Proposed interactions between NO and superoxide anions (O2•–) in the regulation of endothelium-dependent responses. NO synthase (NOS) produces both NO and superoxide anions. Under normal circumstances, and in most arteries, the production of NO predominates, and NO scavenges the small amounts of superoxide anion formed. In the small mesenteric artery of the mice, the superoxide anions that escape the scavenging by NO are transformed by SOD to H2O2, which diffuses to the vascular smooth muscle and causes its hyperpolarization (Hyperpol.) by opening of a K+ conductance (KCa2+). NO activates soluble guanylate cyclase (sGC) to produce more cGMP. In arteries such as the canine cerebral arteries, or the aortas of hypertensive or diabetic animals, other sources of production of superoxide anions (e.g., NAD(P)H oxidase [NAD(P)H Ox]) or xanthine oxidase (Xant Ox) are activated when the intracellular Ca2+ concentration increases. The large quantities of superoxide anions formed scavenge most or all of the NO, leading to the production of peroxynitrite (ONOO). In addition, superoxide anions can be transformed to hydroxyl radicals, which diffuse to the vascular smooth muscle and induce the production of vasoconstrictor endoperoxides (PGH2) and prostanoids (and possibly isoprostanes). The latter activate TP receptors (TP-R) that are coupled positively to the contractile process.

Explaining physiological differences among blood vessels

The multiplicity of pathways defined so far to explain endothelium-dependent hyperpolarization (Figure 1) implies a delicate equilibrium between several signaling molecules produced by the endothelial cells. The importance of the various mediators that influence this vascular response may vary across blood vessels of different species, anatomical origin, or size, and may depend on their differential synthesis or secretion by endothelial cells. Such an explanation focuses on putative heterogeneity among endothelial cells in these different settings, but it is equally plausible that endothelial cells are generally similar in their secretion of vasoactive factors in response to increased intracellular Ca2+ concentration (Figure 1) and that the explanation for heterogeneous vascular physiology lies elsewhere. H2O2 and the other vasoactive factors may take on greater or lesser importance in different settings depending on their diffusion properties, their stability in the local environment, and the sensitivity of the vascular smooth muscle to their effects.

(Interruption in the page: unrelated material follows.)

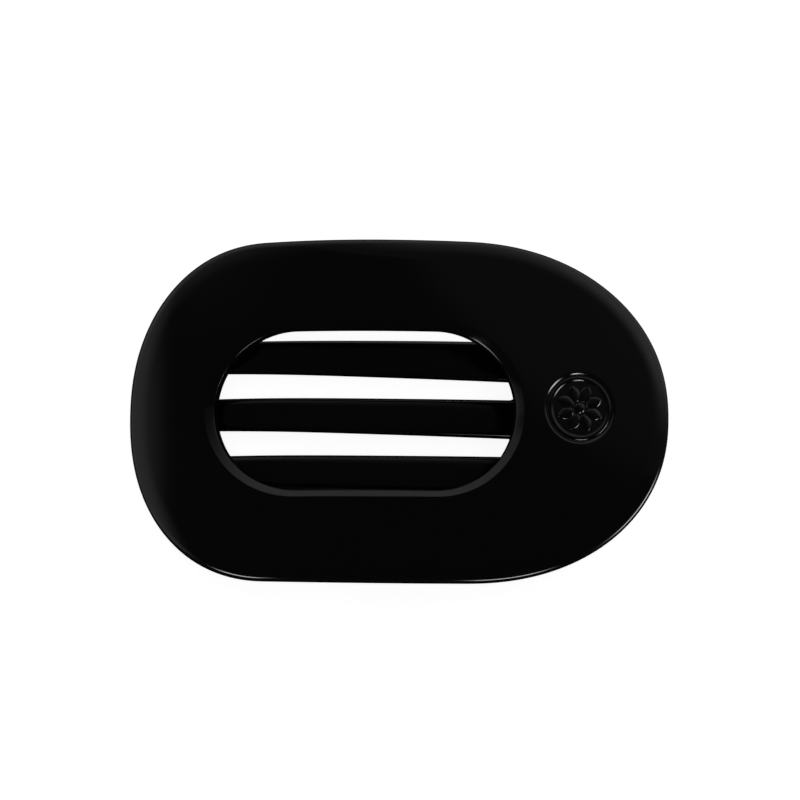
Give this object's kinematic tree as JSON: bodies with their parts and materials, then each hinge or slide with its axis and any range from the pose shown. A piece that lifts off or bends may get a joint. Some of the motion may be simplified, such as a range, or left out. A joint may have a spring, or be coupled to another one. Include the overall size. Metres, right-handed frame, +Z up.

Differences in responsiveness of vascular smooth muscle to these mediators may be determined by its genetic background and its chronic local environment. A strong hint indicating the importance of vascular smooth muscle comes from the long-standing observation that exogenous NO, given to cardiac patients in the form of nitrates, relaxes large coronary arteries, but not small coronary arteries in which EDHF-mediated responses are prominent. For the patient, this differential response offers the advantage that nitrates, unlike some other dilators, do not divert blood flow from the healthy myocardium. For the endothelial biologist, fascinated by the quest for the identity of EDHF, it prompts the humbling thought that it is the smooth muscle, not the endothelial cell, that determines which endothelium-derived factors are important in a given blood vessel.